I have applied a range of statistical methods and developed software platforms and analytical tools to process and analyze large-scale sequencing datasets. These tools facilitate the discovery of patterns and similarities across diverse omics datasets, enabling the construction of statistical models that support robust hypothesis generation.
In various projects, I have integrated data from multiple sources, including:
Examples consist of:
Survival analysis: I applied common methods such as the Kaplan-Meier Estimator and the Cox Proportional Hazards Model to analyze sequencing and clinical data, aiming to understand factors that influence patient survival, disease progression, and likelihood of treatment response. Key applications included patient prognosis, biomarker discovery, assessment of the impact of mutations or specific genes, and evaluation of treatment response.
Multi-task Regression Methods: These methods are used to simultaneously model multiple related outputs, enabling efficient handling of data from various sources. In the context of omics data, multi-task regression can capture shared patterns across related datasets, improving predictive accuracy and providing insights into interconnected biological processes.
Classification Methods: I employ a variety of classical classification techniques, such as logistic regression, decision trees, and support vector machines (SVMs), to categorize data based on features derived from omics datasets. These methods are essential for distinguishing between different biological states, such as healthy vs. diseased samples or cell type classifications. By applying these well-established algorithms, I can create predictive models that provide insights into underlying biological processes and help identify potential biomarkers. Additionally, I incorporated positive-unlabeled learning when working with partially labeled data, allowing for the effective classification of samples in scenarios where only a subset has known annotations.
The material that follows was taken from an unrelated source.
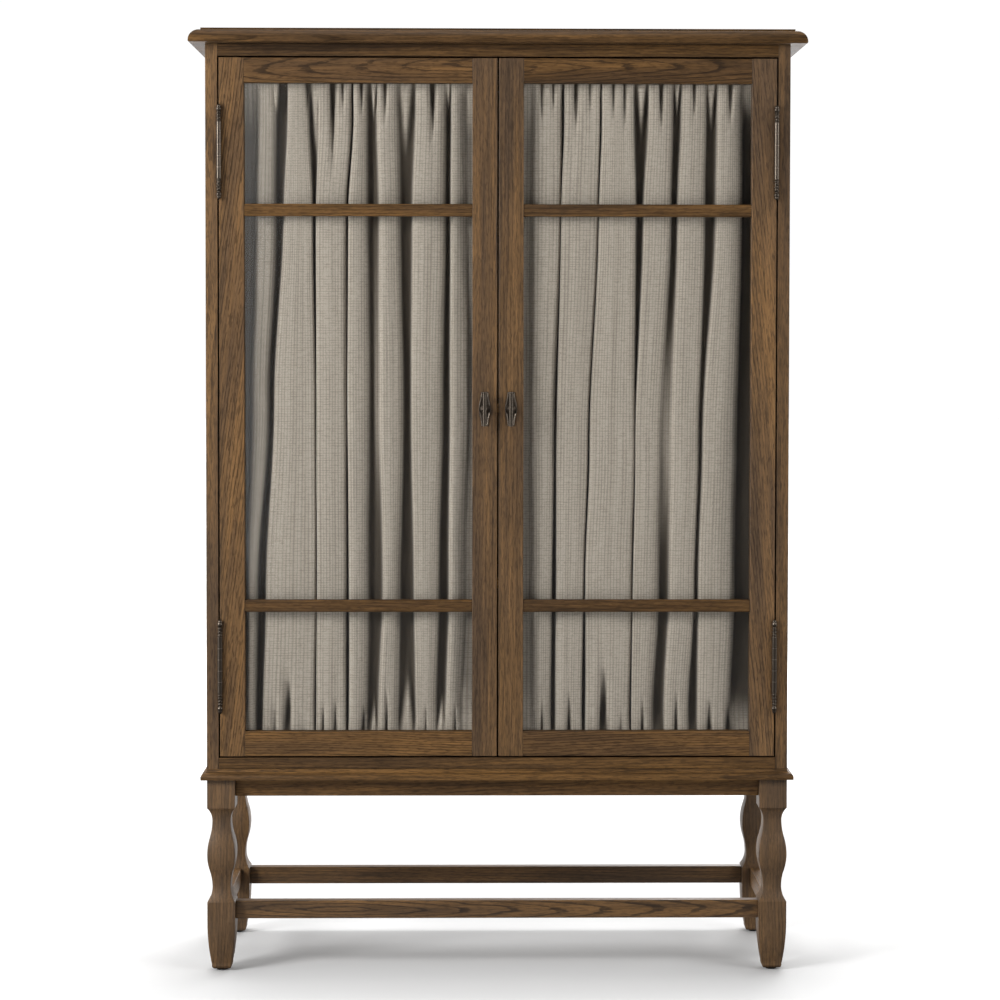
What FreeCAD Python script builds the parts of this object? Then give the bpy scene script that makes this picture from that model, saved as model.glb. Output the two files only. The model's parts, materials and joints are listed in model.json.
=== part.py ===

Unsupervised Methods, e.g., PCA, MOFA, Autoencoders: Unsupervised methods aim to uncover hidden structures and patterns within high-dimensional data without predefined labels. Autoencoders, a type of deep learning model, can often outperform PCA and MOFA in specific contexts due to their capacity to learn more complex, nonlinear relationships in data. In omics analysis, I utilized autoencoders to reveal latent structures and reduce data dimensionality, enabling the identification of complex patterns within biological data, such as transcription factor activity. The embeddings generated by autoencoders are valuable for clustering, relationship discovery, and anomaly detection, providing insights into underlying biological processes.